Juan Antonio Senent, de CVX Sevilla, publica la
tercera parte de su artículo sobre el papel público de las religiones respondiendo
a la pregunta de si el desarrollo cultural en Occidente sigue en la
secularización o estamos dirigiéndonos a una era postsecular.
Si la
superación de la hegemonía cultural del cristianismo en la Edad Media se
ventiló con su reducción religiosa en la era moderna;
en la era postmoderna el cristianismo debiera reducirse a un núcleo de
espiritualidad, abandonando los elementos sociales y culturales propios de las
religiones. Creo que ese es el desafío que presenta una nueva agonía del cristianismo.

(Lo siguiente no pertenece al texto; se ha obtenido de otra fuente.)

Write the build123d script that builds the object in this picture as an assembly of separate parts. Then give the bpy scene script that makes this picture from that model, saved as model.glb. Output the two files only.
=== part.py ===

Por ello como señalábamos, le aguardaría ahora otra muerte venidera, la del
tiempo postreligioso que ya empieza a emerger y en el que el cambio de
conciencia espiritual desplazará la forma religiosa.
En este
contexto, ¿cuál es el camino que está tomando el desarrollo cultural en
Occidente en la era postmoderna, seguimos en el camino de la secularización o nos estamos dirigiendo a
una era postsecular? Si ese es el rumbo, ¿habrá en ella una
contribución pública de las tradiciones religiosas?
Las
respuestas no pintan a favor de la contribución pública de la religión. En ella
convergen dos razones, una moderna y otra postmoderna. La razón moderna para su exclusión
consiste en que la conformación del poder público y de las reglas y valores de
la convivencia social supone un combate secularizador sobre la función
ordenadora de las iglesias cristianas con respecto al poder político, de su
legitimación y de las finalidades y principios que deban conformar la
racionalidad política. Ni la religión cristiana debe tener una palabra
significativa en el espacio público ni su autoridad es una instancia
suprapolítica que valida el poder político. La teología política cristiana debe
ser sustituida por una política teológica secular. Esta emancipación y
autonomización del espacio político se presenta todavía como un proceso
incontestable e imprescindible para la paz social. Por ello debe persistir la
exclusión ante la amenaza totalitaria de la religión.
En la discusión postmoderna sobre el papel
público de las religiones se hacen presente dos líneas de crítica. Recordemos
que la postmodernidad reside aquí en el intento de superación de las
indigencias que provoca la modernidad hegemónica, como el abandono de la dimensión espiritual, pero
a su vez, la conservación de sus logros, como la superación de las teocracias. La primera es que lo
religioso debe ser superado por la espiritualidad y separado de ella. Si es
cierto que en las tradiciones religiosas encontramos un núcleo espiritual común
de experiencia de libertad y amor, ese centro es domesticado, o peor,
encarcelado, en formas religiosas que consisten en la administración
autoritaria de una disciplina social de doctrinas, costumbres, ritos, verdades
que conforman el universo religioso de un grupo social. Esta administración de
un camino espiritual genera una distinción social, provee de una identidad que
separaría a la comunidad religiosa de las otras comunidades y sociedades. Esta
identidad propia sería una amenaza persistente para la convivencia pacífica con
los otros. Por ello, se abre una segunda línea de crítica de la religión: la persistencia
de las formas religiosas mantiene las conciencias identitarias excluyentes que
provoca el tribalismo, la intolerancia y la violencia.